Packing the Ultimate Day Dry Bag
Whether you think of it as your river purse, briefcase, or man satchel, your small day dry bag is an essential element of your river gear. Below, a river guide shares what lives in her day bag and how to pack everything you’ll need between camp A and camp B.
Sunscreen & Lip Balm
Even on spring or fall trips, shielding your skin from the sun is a number one priority. Pack sunscreen in a sealable plastic bag to avoid UV protecting the inside of your bag (and gooping all your other items) and don’t forget the lip balm (with SPF)!
Every river guide has chased a sun hat down the river on a windy day. An extra sun hat packed away will keep your nose shaded, despite any morning gusts.
Perhaps the most versatile river accessory, a lightweight sarong is a river must. Use it as a towel after a swim, shield your skin from the sun, or drape the fabric over your seat to keep sand or mud off your legs.
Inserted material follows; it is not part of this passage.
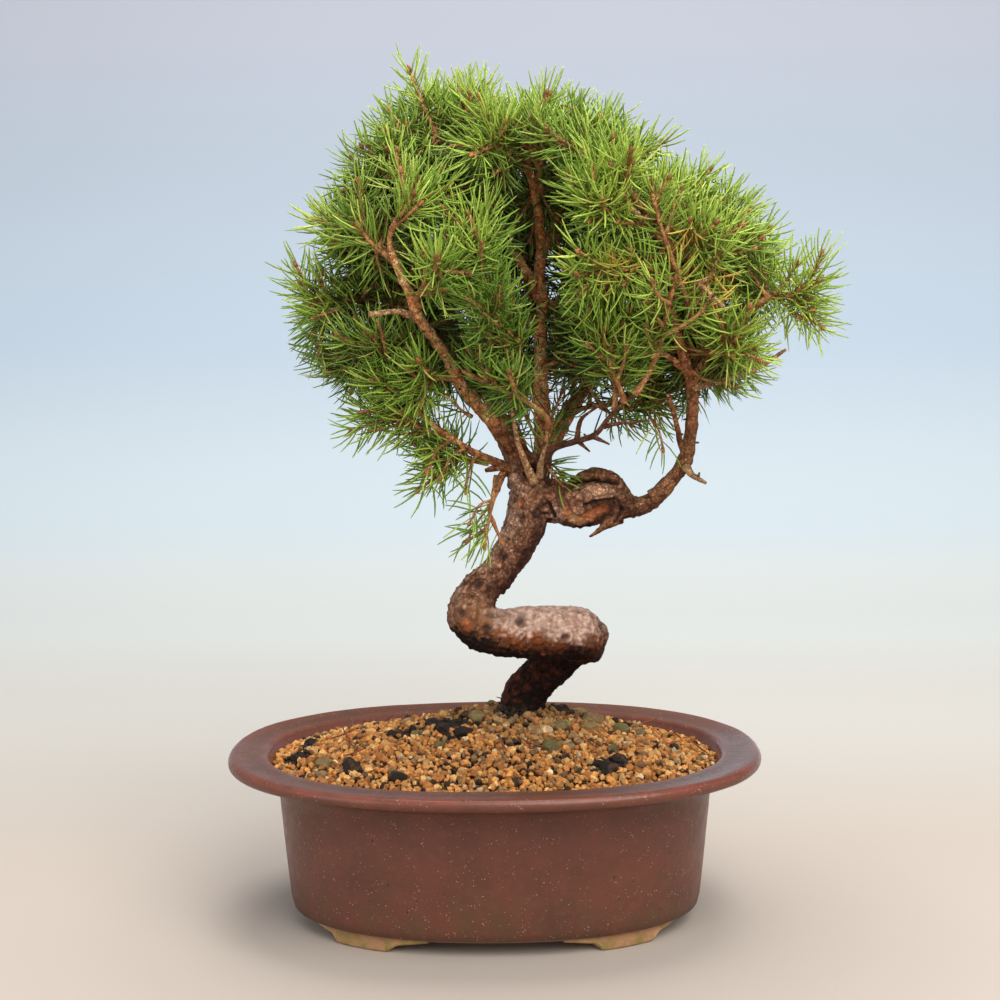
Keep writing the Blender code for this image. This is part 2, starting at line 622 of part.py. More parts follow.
def main_shoot(perch, tip, bend):
    """The four points that steer a spray's main shoot, which leaves square to a limb, or straight on from its end."""
    point, along, radius, is_end = perch
    span = tip - point
    far = float(np.linalg.norm(span))
    way = span / far
    leave = along
    start = point + along * GAP
    if not is_end:
        leave = unit(way - (way @ along) * along)
        start = point + leave * (radius + GAP)
    arrive = unit(0.8 * way + 0.25 * unit(tip - np.array(CROWN_CENTRE)) + np.array((0.0, 0.0, 0.12)))
    ahead = leave * 0.16 * far + (0.14 * far * along if not is_end else 0.16 * far * leave)
    steer = [start, start + ahead + bend * far, tip - arrive * 0.3 * far + bend * far * 0.6, tip]
    points = bezier(*steer, MAIN_STEPS)
    first = unit(points[1] - points[0])
    tilt = math.sqrt(max(0.0, 1.0 - float(first @ leave) ** 2))
    steer[0] = start + leave * SHOOT_BASE_RADIUS * tilt * TILT_SHARE
    return steer


def shoot_is_clear(points, radius, straights, owner):
    """Whether a shoot keeps clear of the rest, leaving out the part where it springs from its perch."""
    ahead = points[1] - points[0]
    skipped = min(0.9, max(0.35, SHOOT_HEEL / float(np.linalg.norm(ahead))))
    first = points[0] + skipped * ahead
    stops = [first, *points[1:]]
    return all(straights.room(a, b, radius, owner) > CLEARANCE for a, b in zip(stops, stops[1:]))


def plan_sprays(lines):
    """The steering points of each spray's main shoot and the ends of its planned side shoots."""
    draw = np.random.default_rng(SEED)
    straights = Straights()
    for line in lines.values():
        straights.add(line[:, :3], line[:, 3], -1)
    places = perches(lines)
    used = []
    sprays = []
    for tip in twig_tips(draw):
        order = sorted(range(len(places)), key=lambda i: perch_cost(places[i], tip))
        found = None
        for i in order[:PERCHES_TRIED]:
            if any(np.linalg.norm(places[i][0] - p) < PERCHES_APART for p in used):
                continue
            for attempt in range(BENDS_TRIED):
                bend = draw.normal(size=3) * BEND_SHARE * (attempt + 1)
                steer = main_shoot(places[i], tip, bend)
                points = bezier(*steer, MAIN_STEPS)
                hides = attempt < BENDS_TRIED - 1 and hides_limb(points[1:])
                if not hides and shoot_is_clear(points, SHOOT_BASE_RADIUS, straights, len(sprays)):
                    found = steer
                    break
            if found is not None:
                used.append(places[i][0])
                break
        if found is None:
            continue
        straights.add(points, np.linspace(SHOOT_BASE_RADIUS, SHOOT_TIP_RADIUS, len(points)), len(sprays))
        sprays.append({"steer": found, "sides": []})
    for number, spray in enumerate(sprays):
        turn = draw.uniform(0.0, math.tau)
        points = bezier(*spray["steer"], MAIN_STEPS)
        reach = 1.0 if points[-1][2] > points[0][2] - HANGING_DROP else HANGING_SIDE_SHOOT
        for share, length in SIDE_SHOOTS:
            for attempt in range(SIDE_SHOOT_TURNS):
                base, ahead = along_line(points, share)
                turn += GOLDEN_ANGLE
                way = unit(0.72 * ahead + 0.68 * across(ahead, turn) + np.array((0.0, 0.0, 0.1)))
                end = base + way * length * reach * (1.0 if attempt < LONG_SIDE_SHOOT_TURNS else SHORT_SIDE_SHOOT)
                hides = attempt < SIDE_SHOOT_TURNS - 2 and hides_limb([end])
                if not hides and straights.room(base, end, SIDE_SHOOT_RADIUS, number) > CLEARANCE:
                    straights.add([base, end], np.array((SIDE_SHOOT_RADIUS, SIDE_SHOOT_RADIUS)), number)
                    spray["sides"].append((base, end))
                    break
    return sprays, straights


def along_line(points, share):
    """The point and the direction at a share of the length of a line of points."""
    spans = np.diff(points, axis=0)
    lengths = np.linalg.norm(spans, axis=1)
    want = share * lengths.sum()
    for start, span, length in zip(points, spans, lengths):
        if want <= length + 1e-9:
            return start + span * want / length, span / length
        want -= length
    return points[-1], unit(spans[-1])


def frames(points):
    """Two unit vectors square to a line of points at each of them, which turn with it and don't twist."""
    spans = np.diff(points, axis=0)
    ahead = [unit(v) for v in (spans[0], *(spans[1:] + spans[:-1]), spans[-1])]
    first = across(ahead[0], 0.0)
    made = []
    for way in ahead:
        first = unit(first - (first @ way) * way)
        made.append((first, np.cross(way, first)))
    return made


def stem(points, first_radius, last_radius, name, collection):
    """A square twig along points. Its flat sides face its frames' two vectors, so that needles stand in their middle."""
    rings = []
    radii = np.linspace(first_radius, last_radius, len(points))
    for point, (first, second), radius in zip(points, frames(points), radii):
        corners = [(1, 1), (-1, 1), (-1, -1), (1, -1)]
        rings.append([point + (a * first + b * second) * radius * math.sqrt(0.5) for a, b in corners])
    return loft(rings, name, collection)


def needle(base, end, collection):
    """A three-sided needle whose root lies inside the twig."""
    bm = bmesh.new()
    span = Vector(end) - Vector(base)
    turn = span.to_track_quat("Z", "Y").to_matrix().to_4x4()
    place = Matrix.Translation((Vector(base) + span / 2) * MM) @ turn
    bmesh.ops.create_cone(bm, cap_ends=True, segments=3, radius1=NEEDLE_ROOT_RADIUS * MM, radius2=0.0,
                          depth=span.length * MM, matrix=place)
    return from_bmesh(bm, "needle", collection)


def place_needles(points, count, from_share, straights, owner, turn, draw):
    """Needles in a spiral round a shoot, leaning further forward towards its tip, bent clear of other sprays."""
    made = []
    sides = frames(points)
    for i in range(count):
        share = from_share + (LAST_NEEDLE - from_share) * (i + 0.5) / count
        base, ahead = along_line(points, share)
        first, second = sides[min(int(share * len(sides)), len(sides) - 1)]
        lean = math.radians(SIDE_LEAN - (SIDE_LEAN - TIP_LEAN) * max(0.0, (share - 0.55) / 0.45) ** 1.5)
        length = NEEDLE_LENGTH * draw.uniform(0.88, 1.06)
        for _ in range(NEEDLE_TURNS):
            turn += GOLDEN_ANGLE
            face = round(turn / (math.pi / 2)) * math.pi / 2 + draw.uniform(-0.15, 0.15)
            outward = math.cos(face) * first + math.sin(face) * second
            way = math.cos(lean) * ahead + math.sin(lean) * unit(outward - (outward @ ahead) * ahead)
            end = base + way * length
            if straights.room(base, end, NEEDLE_ROOT_RADIUS, owner) > CLEARANCE:
                straights.add([base, end], np.array((NEEDLE_ROOT_RADIUS, NEEDLE_ROOT_RADIUS)), owner)
                made.append((base, end))
                break
    return made


def make_spray(number, spray, straights, collection):
    """A main shoot, its side shoots and their needles, joined to one body."""
    draw = np.random.default_rng([SEED, number])
    main = bezier(*spray["steer"], MAIN_STEPS)
    core = stem(main, SHOOT_BASE_RADIUS, SHOOT_TIP_RADIUS, f"spray_{number + 1:02d}", collection)
    rest = []
    stems = [(main, NEEDLES_ON_MAIN, FIRST_ON_MAIN)]
    for base, end in spray["sides"]:
        line = np.array([base, end])
        rest.append(stem(line, SIDE_SHOOT_RADIUS, SIDE_SHOOT_RADIUS, "side", collection))
        stems.append((line, NEEDLES_ON_SIDE, FIRST_ON_SIDE))
    for points, count, from_share in stems:
        turn = draw.uniform(0.0, math.tau)
        for base, end in place_needles(points, count, from_share, straights, number, turn, draw):
            rest.append(needle(base, end, collection))
    combine(core, rest, "UNION")
    return finish_piece(core, "needles")


def main():
    clear_scene()
    collection = new_collection("spruce_bonsai")
    pieces = [make_pot(collection)]
    pieces.append(make_screen("drain_screen_left", -DRAIN_X, collection))
    pieces.append(make_screen("drain_screen_right", DRAIN_X, collection))
    pieces.append(make_soil(collection))
    lines = limb_lines()
    pieces.append(make_wood(lines, collection))
    sprays, straights = plan_sprays(lines)
    for number, spray in enumerate(sprays):
        pieces.append(make_spray(number, spray, straights, collection))
    stand = bpy.data.objects.new("bonsai", None)
    collection.objects.link(stand)
    stand.location = Vector(PLACE) * MM
    for piece in pieces:
        piece.parent = stand


main()
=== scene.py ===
"""The looks of the spruce bonsai: glaze, gravel, bark and needles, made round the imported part.

Lengths are millimetres in the pot's own frame, as in the part's source: the origin is on the ground below
the pot's centre, with +X to the right and -Y to the front. They become metres when a mesh is made. The plan
of the limbs and of the sprays repeats the part's, so that each finer piece keeps the form of the node that it
replaces. Colours are linear.
"""
import math

import bmesh
import bpy
import numpy as np
from mathutils import Matrix, Vector


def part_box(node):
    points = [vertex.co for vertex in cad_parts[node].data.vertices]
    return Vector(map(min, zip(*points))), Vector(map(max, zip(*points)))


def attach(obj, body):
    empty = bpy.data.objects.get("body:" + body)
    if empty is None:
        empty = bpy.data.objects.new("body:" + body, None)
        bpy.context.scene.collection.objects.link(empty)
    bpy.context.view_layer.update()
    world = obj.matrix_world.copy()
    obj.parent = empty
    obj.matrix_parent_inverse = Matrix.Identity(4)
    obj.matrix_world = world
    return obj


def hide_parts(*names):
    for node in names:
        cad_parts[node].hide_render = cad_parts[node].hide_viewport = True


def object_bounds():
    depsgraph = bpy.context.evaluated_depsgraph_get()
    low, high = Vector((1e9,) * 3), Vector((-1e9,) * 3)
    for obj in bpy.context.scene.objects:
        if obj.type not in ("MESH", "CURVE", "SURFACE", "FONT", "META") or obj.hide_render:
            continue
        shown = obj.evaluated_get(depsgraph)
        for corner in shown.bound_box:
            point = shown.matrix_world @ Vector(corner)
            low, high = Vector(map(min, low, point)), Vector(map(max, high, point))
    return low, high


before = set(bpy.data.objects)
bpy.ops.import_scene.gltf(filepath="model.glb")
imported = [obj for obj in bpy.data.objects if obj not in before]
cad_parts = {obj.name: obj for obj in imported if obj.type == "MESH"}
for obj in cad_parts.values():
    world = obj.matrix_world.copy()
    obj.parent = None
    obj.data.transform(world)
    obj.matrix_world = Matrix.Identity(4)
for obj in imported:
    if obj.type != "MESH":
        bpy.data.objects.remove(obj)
cad_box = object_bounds()

MM = 0.001
SEED = 7
GAP = 0.35
POT_LOW, POT_HIGH = (np.array(corner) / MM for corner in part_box("pot"))
PLACE = np.array(((POT_LOW[0] + POT_HIGH[0]) / 2, (POT_LOW[1] + POT_HIGH[1]) / 2, 0.0))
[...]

In any river canyon the weather is unpredictable. Include your reliable rain layers and a lightweight fleece or long underwear top in your day bag to prepare for a chilly morning, afternoon thunderstorm, or surprise water fight.
From contact lenses to medications to sanitary supplies, it’s always a good idea to keep important personal toiletries nearby and easy to access.
Camera (& Anything Breakable)
Don’t forget to capture the scenery, wildlife, big smiles and other memories of your trip! If your camera is not waterproof, pack it in a reliable bag or waterproof case. Any additional breakable items should also be packed in your day bag to help ensure they aren’t damaged in the boat loading/unloading process.
Final Notes on How to Pack Your Day Dry Bag
A dry bag only lives up to its name if you close it properly—check with your guide on the first day to ensure your rolling and buckling technique is correct! Less is more —your day dry bag should be easy to carry in one arm and swing on and off the boat.